Big timber companies have tried to take over  viable land that produce these trees, but tribes such as the Maisin people of Papua New Guinea have rejected offer to sell their one million acres of ancestral rain forest, trying to make their living in part by selling these Tapa cloths from mulberry trees grown in their own gardens.

…..and now, back to Mr. Whitmarsh, who was advocating the sale of mulberry trees to the public. Alas by the end of the decade, “mulberry speculation” crashed, along with Mr. Whitmarsh’s dreams. 
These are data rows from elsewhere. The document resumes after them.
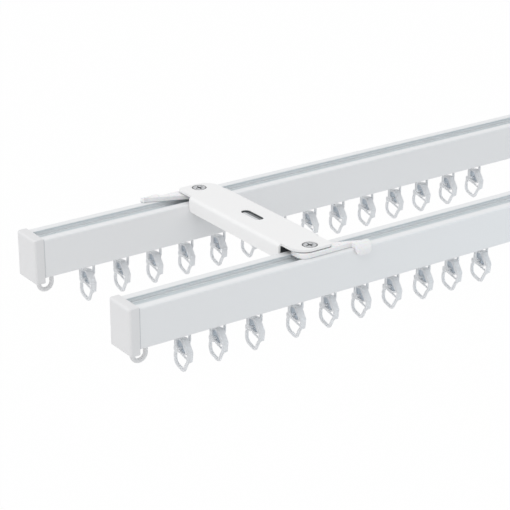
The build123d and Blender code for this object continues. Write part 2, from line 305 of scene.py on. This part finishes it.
def own_place(nodes, links, kind="Object"):
    """The X, Y and Z of a point in the piece's own metres, or in shares of its box."""
    where = nodes.new("ShaderNodeTexCoord")
    parts = nodes.new("ShaderNodeSeparateXYZ")
    links.new(where.outputs[kind], parts.inputs["Vector"])
    return parts.outputs


def reckon(nodes, links, operation, value, other=0.0):
    """One sum with a value and a number, or with two values."""
    node = nodes.new("ShaderNodeMath")
    node.operation = operation
    links.new(value, node.inputs[0])
    if isinstance(other, float):
        node.inputs[1].default_value = other
    else:
        links.new(other, node.inputs[1])
    return node.outputs["Value"]


def within(nodes, links, value, middle, half):
    """1 where a value lies no further than half from the middle."""
    away = reckon(nodes, links, "SUBTRACT", value, middle)
    return reckon(nodes, links, "LESS_THAN", reckon(nodes, links, "ABSOLUTE", away), half)


def recolour(nodes, links, shader, mask, paint):
    """Puts another colour over the surface where a mask is 1."""
    mix = nodes.new("ShaderNodeMix")
    mix.data_type = "RGBA"
    mix.inputs["B"].default_value = (*paint, 1)
    links.new(mask, mix.inputs["Factor"])
    links.new(shader.inputs["Base Color"].links[0].from_socket, mix.inputs["A"])
    links.new(mix.outputs["Result"], shader.inputs["Base Color"])


def ripple(nodes, links, value, depth, under=None):
    """A bump of so many metres, on top of another one where given."""
    bump = nodes.new("ShaderNodeBump")
    bump.inputs["Strength"].default_value = 1.0
    bump.inputs["Distance"].default_value = depth
    links.new(value, bump.inputs["Height"])
    if under:
        links.new(under, bump.inputs["Normal"])
    return bump.outputs["Normal"]


def beside_caps(nodes, links, settings):
    """1 on the narrow ends of a rail that the end caps shade."""
    point = own_place(nodes, links)
    behind = reckon(nodes, links, "GREATER_THAN", point["Y"], 0.0)
    shift = reckon(nodes, links, "MULTIPLY", behind, settings.rear_shift)
    along = reckon(nodes, links, "SUBTRACT", point["X"], shift)
    from_middle = reckon(nodes, links, "SUBTRACT", along, settings.middle)
    away = reckon(nodes, links, "ABSOLUTE", from_middle)
    return reckon(nodes, links, "GREATER_THAN", away, settings.half - settings.seam_width)


def coated_rail(settings):
    """White baked coat over an extrusion: faint lines along X under a soft ripple."""
    material = new_finish("Coated Rail")
    nodes, links, shader = insides(material)
    cloud = local_noise(nodes, links, RAIL_CLOUD)
    lines = local_noise(nodes, links, RAIL_DIE_LINES, STREAKED)
    peel = local_noise(nodes, links, RAIL_PEEL)
    tint(nodes, links, shader, cloud, settings.coat, CLOUD_SHADE)
    point = own_place(nodes, links)
    across = reckon(nodes, links, "ABSOLUTE", point["Y"])
    level = (settings.groove_top + settings.groove_floor) / 2
    reach = (settings.groove_top - settings.groove_floor) / 2
    sunk = within(nodes, links, point["Z"], level, reach)
    # Painted shade and light in the lever grooves: a darker bluish colour inside each groove, a
    # whiter one on its shaded undercut walls.
    for half, paint in (
        (settings.undercut_half, settings.undercut),
        (settings.groove_half, settings.groove),
    ):
        beside = within(nodes, links, across, settings.groove_middle, half)
        recolour(nodes, links, shader, reckon(nodes, links, "MULTIPLY", beside, sunk), paint)
    recolour(nodes, links, shader, beside_caps(nodes, links, settings), settings.seam)
    low, high = settings.roughness - RAIL_STRAY, settings.roughness + RAIL_STRAY
    roughen(nodes, links, shader, cloud, low, high)
    under = ripple(nodes, links, lines, settings.die_lines)
    links.new(ripple(nodes, links, peel, settings.peel, under), shader.inputs["Normal"])
    shader.inputs["Coat Weight"].default_value = RAIL_COAT_WEIGHT
    shader.inputs["Coat Roughness"].default_value = RAIL_COAT_ROUGHNESS
    return material


def from_between(nodes, links, point, settings):
    """Distance along X from the middle between the two brackets."""
    along = reckon(nodes, links, "SUBTRACT", point["X"], settings.pitch / 2)
    return reckon(nodes, links, "ABSOLUTE", along)


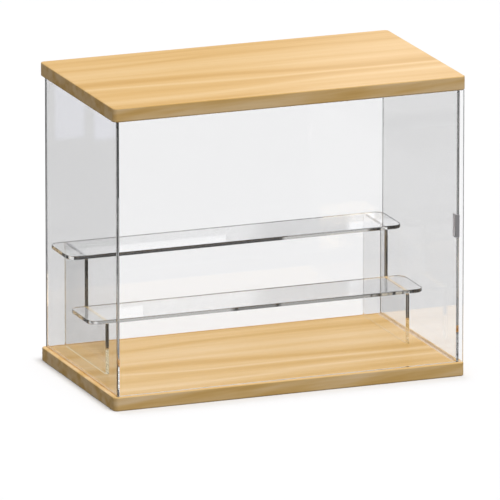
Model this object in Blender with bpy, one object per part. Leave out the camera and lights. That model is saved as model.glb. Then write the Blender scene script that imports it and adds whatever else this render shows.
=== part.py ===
"""Tabletop shadow box: two wooden boards, clear acrylic walls, a pin-hung front door and a two-tier riser.

Frame: origin at the centre of the underside of the base board, +X to the right, +Y to the back, +Z up.
The front door is at -Y and hangs on two steel pins at its left end.
"""
import math

import bmesh
import bpy

# Driving dimensions, in metres.
CASE_WIDTH = 0.400
CASE_DEPTH = 0.225
CASE_HEIGHT = 0.330
BOARD_THICKNESS = 0.015
BOARD_CORNER_RADIUS = 0.005
BOARD_EDGE_RADIUS = 0.0012
SHEET = 0.003
SHEET_EDGE_BREAK = 0.0002
MATING_GAP = 0.0003

# Clear walls: how far they stand in from the boards' edges, and how deep they enter the boards.
SIDE_INSET = 0.005
BACK_INSET = 0.0025
SIDE_FRONT_Y = -0.106
GROOVE_DEPTH = 0.004

# Door, hung between the boards in front of the side walls' ends.
DOOR_FRONT_INSET = 0.0023
DOOR_LEFT_X = -0.196
DOOR_RIGHT_X = 0.199
DOOR_END_CLEARANCE = 0.0005
PIN_RADIUS = 0.00075
PIN_REACH = 0.0055
DOOR_BORE_RADIUS = 0.0009
BOARD_BORE_RADIUS = 0.0011
BORE_DEPTH = 0.006

# Magnetic catch, at half height of the right wall's front end.
CATCH_HEIGHT = 0.025
CATCH_DEPTH = 0.007
CATCH_THICKNESS = 0.0014
STRIKE_WIDTH = 0.005
STRIKE_THICKNESS = 0.0006

# Riser: two equal steps, standing loose on the base board.
RISER_SHEET = 0.004
STEP_RISE = 0.0557
STEP_DEPTH = 0.0625
RISER_BACK_Y = 0.1045
RISER_CENTRE_X = -0.0005
RISER_SIDE_SPACING = 0.342
SHELF_LENGTH = 0.381
SHELF_CORNER_RADIUS = 0.010

# Facets on round stretches.
CORNER_SEGMENTS = 8
SHELF_CORNER_SEGMENTS = 10
BULLNOSE_SEGMENTS = 14
ROUND_SEGMENTS = 24
SMOOTH_ANGLE = math.radians(30)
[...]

Members of the Utopian Association
Book about their Society

In 1842, members of a local Abolitionist group calling themselves the  Northampton Association of Education and Industry established a utopian community and took over the silk mill as their main source of shared income,  community owned and operated. They believed that the rights of all should be "equal without distinction of sex, color or condition, sect or religion." Famed freed slave and activist/orator Soujourner Truth was a member of this group, and though the utopian community dissolved in 1846, she continued to live in the area until 1857.

Sojourner Truth

Mr. Samuel Lapham Hill
Another of the original members who strove to create a humane industrial society was Mr. Samuel Lapham Hill, whose home in Florence, Ma. was used as a stop for the Underground Railway to spirit former slaves to safety. Mr. Hill also established Americas’ first free kindergarten called the Hill Institute.

At the time, the newly invented sewing machine made its appearance but one of the inherent problems was the unevenness of the threads used. Hill devised a machine that could spin smoother thread and submitted it for approval in 1852 to Mr. Isaac Singer…who was so delighted with the smooth quality he explained “ I shall want all you can make!”

This new “fabric became known as “machine twist” …and within 20 years, his company became the largest silk thread manufacturer in the country.

When the commune dissolved, Hill took over the factory and called it the Nonotuck Silk Factory, which later merged with the Corticello Silk Company, which became the world’s largest producer of silk thread made with raw silk imported from Japan.

The famous Corticelli Silk Thread Company logo was the “Corticelli Kitten” a kitten playing with a spool of thread, and between 1910 and 1913, a huge electrical sign loomed over Broadway in NYC with their logo, one of the earliest ads on the Great White Way.